From November 2022 to the present day, the above-mentioned amendments have been well received. An increasing number of international holding companies have adequate economic substance in Uruguay to comply with the requirements, thus exempting themselves from the payment of CIT on all foreign passive income.
Amendments to investment fund law
During recent years, the investment fund industry has undergone constant development, largely because it has responded to the sophistication and dynamisation of capital markets, allowing for better returns along with a decrease in risks. Investment funds also constitute a source of risk capital financing for ventures and projects with high capital demands, and they generate tax revenue and highly specialised jobs.
In line with the above, and consistent with the commitment to stay in the “major leagues”, following the examples of Luxemburg and Brazil, Uruguay has passed some amendments to update the rules regarding investment funds. In this context, the executive branch has sought to modernise the existing regime by including articles amending investment fund law in Budget Act No. 19,924.
The modifications were introduced on the basis of two key concepts:
(a) the "qualified investor", which allows investment funds directed at this class of investors to be exempted from the investment limits established for investment funds in general; and
(b) permission for investment fund-management companies to delegate the management of fund assets to professional managers, be they local or foreign. In this way, additional business generators are incorporated, enabling enhanced utilisation of the instrument.
Qualified investors
The principal amendment made to investment fund law is the introduction of the new concept of private investment funds for qualified investors; for these funds, there are no investment limitations, contrary to the rules applicable to general investment funds. In this context, the new regulations define a qualified investor as follows: “those individuals or legal entities who possess the necessary experience and/or knowledge to understand, evaluate, assume, and adequately manage the risks inherent to any investment decision”. The regulations include an exhaustive list of entities that shall be considered as qualified investors, such as insurance companies, investment advisors, portfolio managers, investment fund managers, financial fiduciaries and representatives of foreign financial institutions, among others.
In addition to listing the entities eligible for qualified-investor status, the law specifies certain criteria for individuals and entities seeking to be classified as qualified investors, the first of which is a balance of financial assets of no less than USD633,000 or an annual income no less than USD237,000. Additionally, individuals and legal entities must comply with any one of the following conditions.
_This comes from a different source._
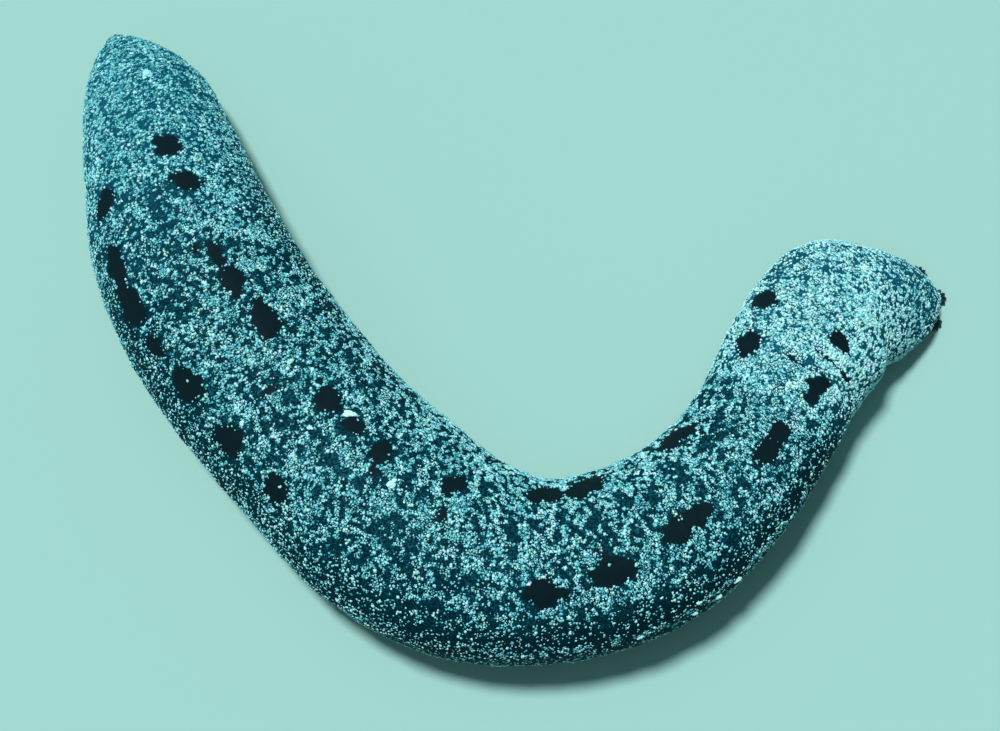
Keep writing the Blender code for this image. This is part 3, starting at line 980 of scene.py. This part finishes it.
def sandPlaces(grid):
    # Rows and columns of the grid at even steps over the skin, shaken
    rng = np.random.default_rng(sand["seed"])
    points = grid["points"]
    stretch = np.linalg.norm(np.diff(points, axis=0), axis=2).mean(axis=1)
    alongTotal = addedUp(stretch)
    girths = np.linalg.norm(np.diff(points, axis=1), axis=2).sum(axis=1)
    rows, columns = [], []
    for place in np.arange(sand["cell"] / 2, alongTotal[-1], sand["cell"]):
        row = np.interp(place, alongTotal, np.arange(len(alongTotal)))
        girth = np.interp(row, np.arange(len(girths)), girths)
        count = max(int(girth / sand["cell"]), 1)
        rows.append(np.full(count, row))
        columns.append((np.arange(count) + rng.uniform()) / count * skin["sides"])
    row, column = np.concatenate(rows), np.concatenate(columns)
    for line, step in ((row, stretch.mean()), (column, girths.max() / skin["sides"])):
        line += rng.uniform(-0.5, 0.5, len(row)) * sand["shake"] * sand["cell"] / step
    return rng, np.clip(row, 0, skin["rings"] - sand["rowMargin"]), np.mod(column, skin["sides"])


def clumpsOver(points, along, around):
    # How readily sand holds at each place: fine clumps, larger ones, and streaks across the body
    large = noiseOver(points, *sand["largeClumps"])
    streaks = noiseAcross(along, around, sand["streakStretch"], *sand["streaks"])
    even = profileAt(along, sand["even"])
    trunk, ends = (noiseOver(points, *sand[clumps]) + sand[adds][0] * large + sand[adds][1] * streaks
                   for clumps, adds in (("trunkClumps", "trunkAdds"), ("endClumps", "endAdds")))
    return (1 - even) * trunk / trunk.std() + even * ends / ends.std()


def heldPlaces(grid, share):
    # The places that keep a grain, with a rank that is 0 where sand holds best
    rng, row, column = sandPlaces(grid)
    wanted = readGrid(share, row, column)
    clumped = sand["clumpMost"] * ease(wanted, *sand["clumpShare"])
    clumps = clumpsOver(*(readGrid(grid[name], row, column) for name in ("points", "along", "around")))
    hold = clumped * clumps + np.sqrt(1 - clumped ** 2) * rng.normal(0, 1, len(row))
    rank = np.empty(len(hold))
    rank[np.argsort(-hold)] = (np.arange(len(hold)) + 0.5) / len(hold)
    kept = rank < wanted
    return rng, row[kept], column[kept], rank[kept]


def unitLength(directions):
    return directions / np.maximum(np.linalg.norm(directions, axis=1, keepdims=True), leastLength)


def makeSand(grid, share, pale):
    rng, row, column, rank = heldPlaces(grid, share)
    points, along = readGrid(grid["points"], row, column), readGrid(grid["along"], row, column)
    normals = readGrid(grid["normals"], row, column)
    directed = np.linalg.norm(normals, axis=1) > leastLength  # no grain on the tail's very tip
    normals = unitLength(normals)
    count = len(row)
    wide = sand["middleSize"] * np.exp(rng.normal(0, sand["spread"], count))
    wide = np.clip(wide * profileAt(along, sand["sizes"]), sand["leastSize"], sand["mostSize"])
    sizes = wide[:, None] * rng.uniform(*sand["uneven"], (count, 3)) * (1, 1, sand["flatness"])
    upright = unitLength(normals + rng.normal(0, sand["tilt"], (count, 3)))
    axes = turnedAxes(upright, rng.uniform(0, 2 * math.pi, count))
    roots = points + normals * (sizes[:, 2:] * sand["sunk"])
    tones = profileAt(along, sand["tones"]) + rng.normal(0, sand["toneSpread"], count)
    tones += sand["tonePatch"] * noiseOver(points, *sand["toneNoise"])
    tones += sand["ridgeTone"] * readGrid(pale, row, column)
    bySize = sand["toneBySize"] * (wide / sand["middleSize"] - 1)
    tones += bySize + sand["toneByRank"] * (sand["evenRank"] - rank)
    tones = np.clip(tones, sand["leastTone"], 1)
    tints = sand["tintMiddle"] + sand["tintPatch"] * noiseOver(points, *sand["tintNoise"])
    tints = np.clip(tints + rng.normal(0, sand["tintSpread"], count), 0, 1)
    places = np.stack((row / skin["rings"], column / skin["sides"]), axis=1)
    places = np.clip(places, sand["patch"], 1 - sand["patch"])
    kinds = rng.integers(0, sand["shapes"], count)
    material = sandFinish()
    shapes = grainShapes(random.Random(sand["seed"]))
    pieces = math.ceil(count / sand["mostInPiece"])
    for number, chosen in enumerate(np.array_split(np.argsort(along), pieces)):
        parts = []
        for kind, shape in enumerate(shapes):
            some = chosen[(kinds[chosen] == kind) & directed[chosen]]
            grains = (values[some] for values in (roots, axes, sizes, places, tones, tints))
            parts.append(tiledMesh(shape, *grains))
        mesh = meshFromParts(f"sand_{number + 1}", parts)
        linkPiece(f"sand_{number + 1}", mesh, material)
    print("grains of sand:", int(directed.sum()), "in pieces:", pieces)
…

(a) Possess a professional degree and prove completion of certain training courses (eg, relevant courses on the securities market or a postgraduate degree in the area of finance).
(b) Have held, during at least two consecutive years, a position related to investment decision-making, providing investment advisory services or portfolio management within an institution that is regulated and supervised by the Uruguayan Central Bank or by the securities market regulatory body in their country of origin.
(c) Have executed, during the last year, a minimum of 40 operations with a total amount equal to or greater than USD1,200,000, involving instruments similar in nature and risk to the type of product to be purchased. It is specified that operations that have been executed within the framework of portfolio management mandates will not be considered.
Delegation powers
The other amendment to investment fund law expressly establishes that investment fund-management companies may manage the assets comprising investment funds directly, or through external services. This represents a major amendment, since this was not previously permitted by the Uruguayan Central Bank.
Additionally, it is expressly stated that investment funds do not constitute companies, lack legal personality and must be managed by an investment fund-management company to which powers of domain are attributed without being the owner, such that – on behalf of the contributors – an adequate composition of assets is assured, directly or through external services, considering risks and returns.
Furthermore, regarding responsibilities, the Investment Fund Act was also modified such that, regardless of whether assets are managed directly or indirectly through external services, the management company and its directors, legal representatives, trustees, administrators and auditors shall be jointly liable for any damages that may be caused to its investors by not complying with the applicable law and regulations of the Investment Fund Act.
Lastly, the new Investment Fund Act stipulates that funds aimed at qualified investors may vary in par value and characteristics. This facilitates the creation of different classes of participation within the same investment fund, providing asset pools independent from the assets of other classes of participation.